Step 1: Shadow Me
In the healing rooms of recovery, I finally recognized that I had a shadow self. One that no one else knew about. The visible me was a lie. The shadow me was reality.
My experience is not unique. The following was excerpted from comments by Chaz. One Direction–Forward
The sharing I heard in the rooms of AA really helped me to recognize, accept, and admit how dishonest I had become. Hearing others became a pathway I could follow to ‘come out’ as a liar. The reflexive pain of regret over having become such a person always found ways to excuse, dismiss, avoid, or simply flinch from even touching on the possibility of dealing the subject. When I heard others who I came to know and respect get up and admit their sick dishonesty, it was like having warm, soothing, healing oil poured over my aching heart. I knew right away that if they could do it, so could I. And eventually I did.
I did, too. The first task was admitting to myself that I was being dishonest about the reality of my life. I didn’t want to look at it. I kept flinching…but there it was. In the secrecy of my heart, I began answering these shadow questions:
- What would shock others if they knew it about my life?
- What am I afraid people would think (or do) if they knew my shadow self?
- What is it costing me to live in my shadow life?
PS: It was the beginning of recovery. Consider the 12 Steps for General Use: Step 1: We admitted we were powerless over our addiction or dysfunction – that our lives had become unmanageable






Chaz– ” I do not think I could ever know the exact nature of my wrongs on my own. It took divine revelation and reflection of others who have walked similar paths.” Very true. I don’t think I realized how much I needed help seeing my deception. Even here, the ego wants credit. Very true. You’re right: its impossible to spot deception on our own, especially self-deception. I do thank God for recovery communities, and in that, I include blogs. Thank you for stopping by and for the enlightened comment. I appreciate your being a part of the GoodLIfe Group.
Heidi…. I think this is why step 4 came about. We admitted to God, ourselves, and another human being, the exact nature of our wrongs. Frankly, I do not think I could ever know the exact nature of my wrongs on my own. It took divine revelation and reflection of others who have walked similar paths.
Dishonesty was a frequent manifestation of my wrongs. But, it was not the core, not the exact nature. The exact nature was usually fear. I was afraid of something so I created dishonesty around it to hide it from myself and others. Not unlike a little dog putting on a big show by barking ferociously at people from his porch. But when someone or a bigger dog actually approach him, he runs. He in a sense is a dishonest, yappy little dog. His yappyness does not represent the fearful little creature he really is.

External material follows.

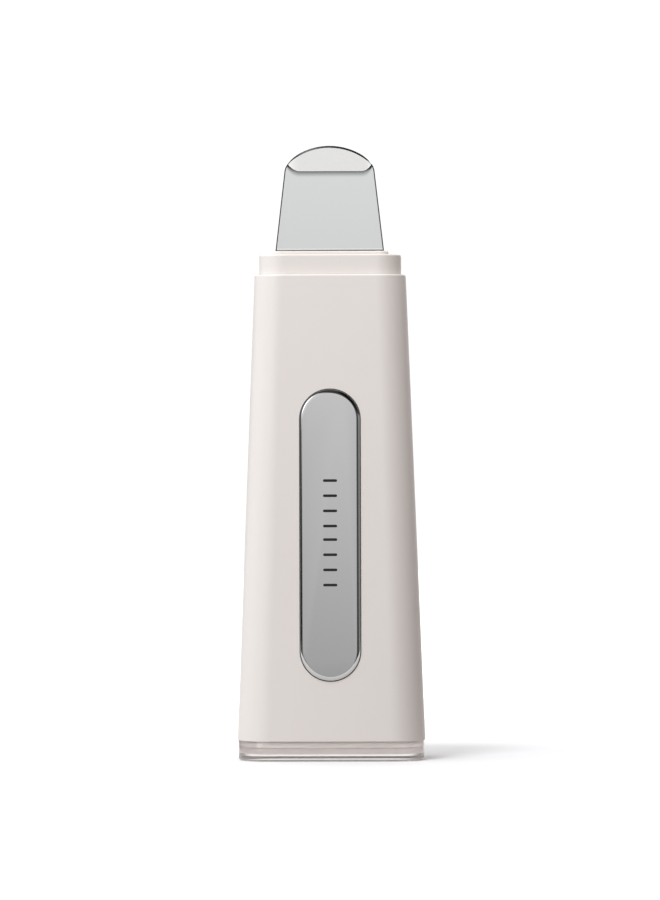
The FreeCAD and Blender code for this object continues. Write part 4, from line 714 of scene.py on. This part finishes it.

A friend of mine bases his ministry much on Jeremiah 17:9 “The heart is deceitful above all things, and desperately wicked: who can know it?”. Meaning that one of the great the plights of humanity is self-deception. Keeping in mind this verse is thousands of years old and we are still dealing with this practice of self deception and buried motive.
And I drew some common recovery horse sense from a cd I listened to by a Steve T regarding recovery and emotions in which Steve, just another recovering addict, suggests profoundly… “It is pretty much impossible to spot self-deception …. on your own!”.
Yet isn’t this what we sought to do prior to hitting bottom? And isn’t this where we got stuck before we entered the rooms full of others just like us…. and began working the steps with other living, breathing, human beings? Caught in this futile and hopelessly biased isolative self-assessment lead by our sickest and sneakiest of foes, our alcoholic thinking?
And does our alcoholic thinking not seek to self-preserve by constantly throwing up distractions, deceits, and decoys to the hideous truth of its own Gollum-esque existence? In my experience, yes.
Thank God for communities of recovery. In fact, as a particularly contorted guy I once knew in recovery once profoundly said, “Thank God for God”!
Lori–Glad you got something from it. Thanks for saying so.
Judi– I appreciate your being here. Glad you stopped by.
Courage to be vulnerable. Very good words and questions.
A thumbs up ‘like’ for this one, as usual.